* Modeling code records
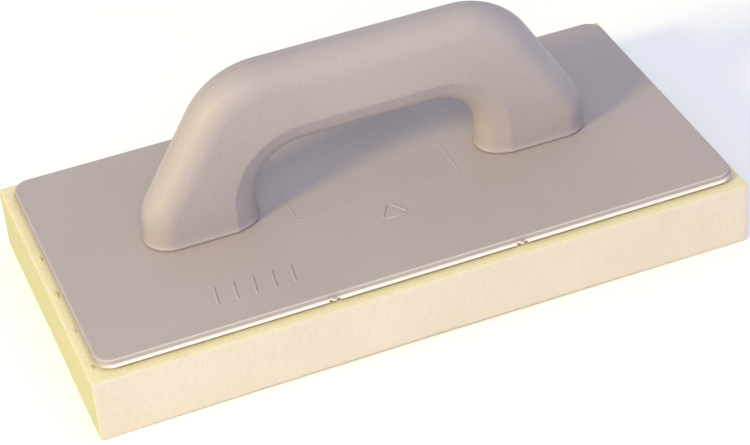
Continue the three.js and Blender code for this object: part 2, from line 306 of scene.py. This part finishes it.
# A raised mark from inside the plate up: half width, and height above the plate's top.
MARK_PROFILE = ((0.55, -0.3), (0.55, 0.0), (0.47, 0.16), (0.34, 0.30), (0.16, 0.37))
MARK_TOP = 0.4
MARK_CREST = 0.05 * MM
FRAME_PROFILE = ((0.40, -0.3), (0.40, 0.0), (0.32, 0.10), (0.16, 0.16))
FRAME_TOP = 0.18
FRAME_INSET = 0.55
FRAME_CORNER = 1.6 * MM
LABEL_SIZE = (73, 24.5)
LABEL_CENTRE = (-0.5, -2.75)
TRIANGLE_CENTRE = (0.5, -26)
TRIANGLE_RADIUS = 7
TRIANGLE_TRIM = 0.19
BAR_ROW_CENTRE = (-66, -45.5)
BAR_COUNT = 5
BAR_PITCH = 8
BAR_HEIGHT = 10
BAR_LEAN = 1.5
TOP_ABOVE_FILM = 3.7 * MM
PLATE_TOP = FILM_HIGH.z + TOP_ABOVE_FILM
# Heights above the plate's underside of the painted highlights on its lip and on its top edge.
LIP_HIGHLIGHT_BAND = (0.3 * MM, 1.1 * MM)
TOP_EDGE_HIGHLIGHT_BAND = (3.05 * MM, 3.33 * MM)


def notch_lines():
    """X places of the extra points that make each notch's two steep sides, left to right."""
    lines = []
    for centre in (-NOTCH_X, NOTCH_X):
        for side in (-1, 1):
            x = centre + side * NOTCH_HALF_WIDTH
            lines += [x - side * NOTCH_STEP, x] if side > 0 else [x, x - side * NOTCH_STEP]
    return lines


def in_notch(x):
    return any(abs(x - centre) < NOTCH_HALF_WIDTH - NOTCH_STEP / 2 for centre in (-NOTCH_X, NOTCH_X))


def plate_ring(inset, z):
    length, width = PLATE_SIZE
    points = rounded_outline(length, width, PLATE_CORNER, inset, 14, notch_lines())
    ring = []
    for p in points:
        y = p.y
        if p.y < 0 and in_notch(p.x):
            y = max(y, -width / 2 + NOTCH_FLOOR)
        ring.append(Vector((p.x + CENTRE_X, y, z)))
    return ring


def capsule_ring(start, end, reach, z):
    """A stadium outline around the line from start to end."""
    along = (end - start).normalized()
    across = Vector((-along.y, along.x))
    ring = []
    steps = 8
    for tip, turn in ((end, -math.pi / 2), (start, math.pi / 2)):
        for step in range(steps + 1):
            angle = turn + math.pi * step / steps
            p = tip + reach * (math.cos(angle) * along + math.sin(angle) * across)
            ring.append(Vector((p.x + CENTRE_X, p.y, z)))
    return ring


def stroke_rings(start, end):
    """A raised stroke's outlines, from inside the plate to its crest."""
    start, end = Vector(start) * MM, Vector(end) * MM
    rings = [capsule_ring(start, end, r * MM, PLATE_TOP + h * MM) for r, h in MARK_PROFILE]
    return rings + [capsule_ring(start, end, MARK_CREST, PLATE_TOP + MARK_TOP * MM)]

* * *

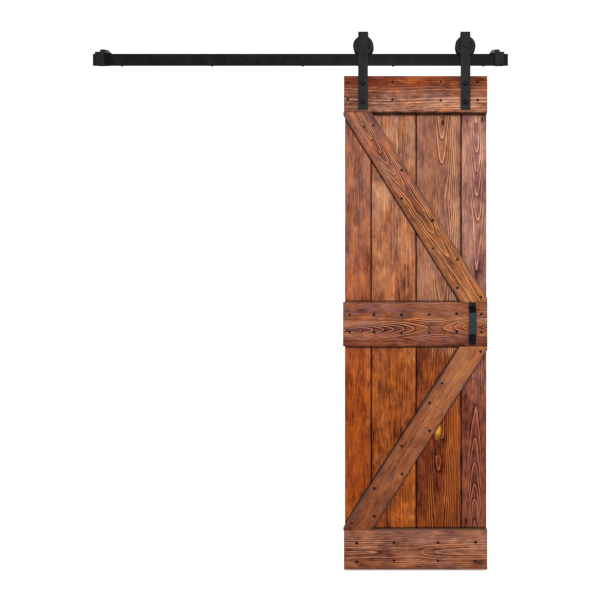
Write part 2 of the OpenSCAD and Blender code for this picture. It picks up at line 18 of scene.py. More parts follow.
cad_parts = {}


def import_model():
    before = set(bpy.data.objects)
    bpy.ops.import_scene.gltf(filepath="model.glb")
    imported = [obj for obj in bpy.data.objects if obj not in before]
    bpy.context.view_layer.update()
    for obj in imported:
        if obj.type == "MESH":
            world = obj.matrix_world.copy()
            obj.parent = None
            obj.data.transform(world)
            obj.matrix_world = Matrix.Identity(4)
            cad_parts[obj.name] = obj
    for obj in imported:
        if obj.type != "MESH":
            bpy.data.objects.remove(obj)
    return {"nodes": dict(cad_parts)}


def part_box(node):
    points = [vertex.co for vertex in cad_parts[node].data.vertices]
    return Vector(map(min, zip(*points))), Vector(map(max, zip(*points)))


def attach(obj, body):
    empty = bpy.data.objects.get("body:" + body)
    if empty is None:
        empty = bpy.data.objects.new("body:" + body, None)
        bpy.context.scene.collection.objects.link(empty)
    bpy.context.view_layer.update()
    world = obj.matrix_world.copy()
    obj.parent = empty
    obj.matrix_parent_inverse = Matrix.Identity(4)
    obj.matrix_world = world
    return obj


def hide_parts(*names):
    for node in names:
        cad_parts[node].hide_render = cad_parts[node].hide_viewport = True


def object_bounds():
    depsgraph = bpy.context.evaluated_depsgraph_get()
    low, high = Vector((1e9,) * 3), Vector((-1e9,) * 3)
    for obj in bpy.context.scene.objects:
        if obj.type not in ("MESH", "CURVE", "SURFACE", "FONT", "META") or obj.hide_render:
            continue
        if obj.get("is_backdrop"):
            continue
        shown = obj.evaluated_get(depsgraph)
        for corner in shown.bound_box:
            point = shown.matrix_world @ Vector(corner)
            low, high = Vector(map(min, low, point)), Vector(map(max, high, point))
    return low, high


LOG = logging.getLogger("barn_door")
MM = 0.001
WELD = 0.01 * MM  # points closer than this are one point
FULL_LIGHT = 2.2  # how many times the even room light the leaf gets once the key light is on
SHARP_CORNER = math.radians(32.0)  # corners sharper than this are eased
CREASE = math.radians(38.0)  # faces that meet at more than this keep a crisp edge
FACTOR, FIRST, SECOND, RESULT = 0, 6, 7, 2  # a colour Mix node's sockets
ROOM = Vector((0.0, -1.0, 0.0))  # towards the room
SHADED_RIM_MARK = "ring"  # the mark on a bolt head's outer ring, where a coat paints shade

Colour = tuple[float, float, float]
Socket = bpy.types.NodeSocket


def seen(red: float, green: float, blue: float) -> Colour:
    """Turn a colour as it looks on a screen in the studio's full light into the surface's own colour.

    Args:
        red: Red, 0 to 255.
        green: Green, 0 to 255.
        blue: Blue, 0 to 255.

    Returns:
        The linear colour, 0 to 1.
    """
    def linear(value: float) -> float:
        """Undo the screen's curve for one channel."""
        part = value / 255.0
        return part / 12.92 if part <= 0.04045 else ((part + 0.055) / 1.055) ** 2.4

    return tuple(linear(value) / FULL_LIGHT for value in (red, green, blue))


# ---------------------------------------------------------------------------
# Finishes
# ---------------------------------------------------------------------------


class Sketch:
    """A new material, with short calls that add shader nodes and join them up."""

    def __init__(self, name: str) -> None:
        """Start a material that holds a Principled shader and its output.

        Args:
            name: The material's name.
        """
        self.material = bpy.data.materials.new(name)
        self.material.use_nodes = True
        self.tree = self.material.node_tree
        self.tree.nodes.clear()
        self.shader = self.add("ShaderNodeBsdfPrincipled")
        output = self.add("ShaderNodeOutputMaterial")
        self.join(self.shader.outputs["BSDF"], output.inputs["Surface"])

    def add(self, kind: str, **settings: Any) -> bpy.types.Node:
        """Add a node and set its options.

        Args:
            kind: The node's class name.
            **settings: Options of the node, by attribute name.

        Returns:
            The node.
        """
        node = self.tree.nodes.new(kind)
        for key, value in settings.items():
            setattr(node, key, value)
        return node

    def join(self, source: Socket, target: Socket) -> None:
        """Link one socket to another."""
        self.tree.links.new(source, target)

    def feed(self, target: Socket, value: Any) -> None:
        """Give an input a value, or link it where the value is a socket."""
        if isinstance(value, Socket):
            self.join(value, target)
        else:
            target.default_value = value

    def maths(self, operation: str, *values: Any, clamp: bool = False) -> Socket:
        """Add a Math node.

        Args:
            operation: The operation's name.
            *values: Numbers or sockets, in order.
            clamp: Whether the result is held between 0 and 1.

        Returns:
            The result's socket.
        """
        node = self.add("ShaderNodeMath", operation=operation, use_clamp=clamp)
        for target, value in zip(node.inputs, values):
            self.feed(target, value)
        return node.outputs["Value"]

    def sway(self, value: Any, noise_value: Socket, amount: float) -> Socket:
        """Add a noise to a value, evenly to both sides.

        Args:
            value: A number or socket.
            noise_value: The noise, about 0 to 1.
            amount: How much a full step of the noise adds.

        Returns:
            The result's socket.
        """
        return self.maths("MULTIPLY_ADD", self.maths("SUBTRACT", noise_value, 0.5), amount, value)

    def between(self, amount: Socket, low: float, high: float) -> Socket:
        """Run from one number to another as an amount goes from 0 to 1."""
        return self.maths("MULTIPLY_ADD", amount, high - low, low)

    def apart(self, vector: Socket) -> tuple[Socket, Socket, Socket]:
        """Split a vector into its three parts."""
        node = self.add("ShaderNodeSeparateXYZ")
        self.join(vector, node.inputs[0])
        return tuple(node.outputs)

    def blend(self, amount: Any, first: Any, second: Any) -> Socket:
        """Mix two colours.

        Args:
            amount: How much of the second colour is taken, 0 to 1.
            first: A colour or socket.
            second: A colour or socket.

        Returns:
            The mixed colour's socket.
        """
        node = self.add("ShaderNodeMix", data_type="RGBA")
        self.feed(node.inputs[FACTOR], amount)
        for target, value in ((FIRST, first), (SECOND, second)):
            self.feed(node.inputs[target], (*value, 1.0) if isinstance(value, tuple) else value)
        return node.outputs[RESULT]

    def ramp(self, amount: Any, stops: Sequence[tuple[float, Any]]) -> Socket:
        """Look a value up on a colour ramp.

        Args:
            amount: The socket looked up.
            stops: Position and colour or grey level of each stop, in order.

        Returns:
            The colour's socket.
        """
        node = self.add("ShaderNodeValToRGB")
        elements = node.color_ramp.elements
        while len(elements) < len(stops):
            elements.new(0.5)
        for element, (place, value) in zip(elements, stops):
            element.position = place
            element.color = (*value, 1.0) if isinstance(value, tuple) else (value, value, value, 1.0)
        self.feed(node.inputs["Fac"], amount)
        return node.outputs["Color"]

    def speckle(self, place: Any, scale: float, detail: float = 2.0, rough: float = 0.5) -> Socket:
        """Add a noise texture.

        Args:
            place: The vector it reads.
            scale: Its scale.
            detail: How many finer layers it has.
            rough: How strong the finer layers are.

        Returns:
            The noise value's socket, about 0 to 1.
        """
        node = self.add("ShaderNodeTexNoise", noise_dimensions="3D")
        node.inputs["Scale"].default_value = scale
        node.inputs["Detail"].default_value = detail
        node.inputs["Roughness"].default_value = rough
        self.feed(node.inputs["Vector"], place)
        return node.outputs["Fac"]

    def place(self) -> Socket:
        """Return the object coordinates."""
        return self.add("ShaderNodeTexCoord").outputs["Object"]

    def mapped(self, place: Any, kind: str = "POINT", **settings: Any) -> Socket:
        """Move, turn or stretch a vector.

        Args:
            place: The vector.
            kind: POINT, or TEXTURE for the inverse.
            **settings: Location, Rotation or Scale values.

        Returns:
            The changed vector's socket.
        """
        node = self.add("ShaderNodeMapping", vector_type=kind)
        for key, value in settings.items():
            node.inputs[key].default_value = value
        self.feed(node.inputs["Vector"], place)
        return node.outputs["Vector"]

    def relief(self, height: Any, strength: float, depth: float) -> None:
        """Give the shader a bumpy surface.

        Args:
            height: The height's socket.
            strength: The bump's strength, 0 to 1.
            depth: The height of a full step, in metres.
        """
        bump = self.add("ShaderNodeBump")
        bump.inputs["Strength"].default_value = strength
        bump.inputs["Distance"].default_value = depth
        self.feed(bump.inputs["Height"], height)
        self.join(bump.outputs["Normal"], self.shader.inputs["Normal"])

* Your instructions
Copy exactly, and only, the lines from the one containing "Continue the three.js" through the one containing "TOP_EDGE_HIGHLIGHT_BAND = (3.05 * MM, 3.33 * MM)".

* Response to the task
Continue the three.js and Blender code for this object: part 2, from line 306 of scene.py. This part finishes it.
# A raised mark from inside the plate up: half width, and height above the plate's top.
MARK_PROFILE = ((0.55, -0.3), (0.55, 0.0), (0.47, 0.16), (0.34, 0.30), (0.16, 0.37))
MARK_TOP = 0.4
MARK_CREST = 0.05 * MM
FRAME_PROFILE = ((0.40, -0.3), (0.40, 0.0), (0.32, 0.10), (0.16, 0.16))
FRAME_TOP = 0.18
FRAME_INSET = 0.55
FRAME_CORNER = 1.6 * MM
LABEL_SIZE = (73, 24.5)
LABEL_CENTRE = (-0.5, -2.75)
TRIANGLE_CENTRE = (0.5, -26)
TRIANGLE_RADIUS = 7
TRIANGLE_TRIM = 0.19
BAR_ROW_CENTRE = (-66, -45.5)
BAR_COUNT = 5
BAR_PITCH = 8
BAR_HEIGHT = 10
BAR_LEAN = 1.5
TOP_ABOVE_FILM = 3.7 * MM
PLATE_TOP = FILM_HIGH.z + TOP_ABOVE_FILM
# Heights above the plate's underside of the painted highlights on its lip and on its top edge.
LIP_HIGHLIGHT_BAND = (0.3 * MM, 1.1 * MM)
TOP_EDGE_HIGHLIGHT_BAND = (3.05 * MM, 3.33 * MM)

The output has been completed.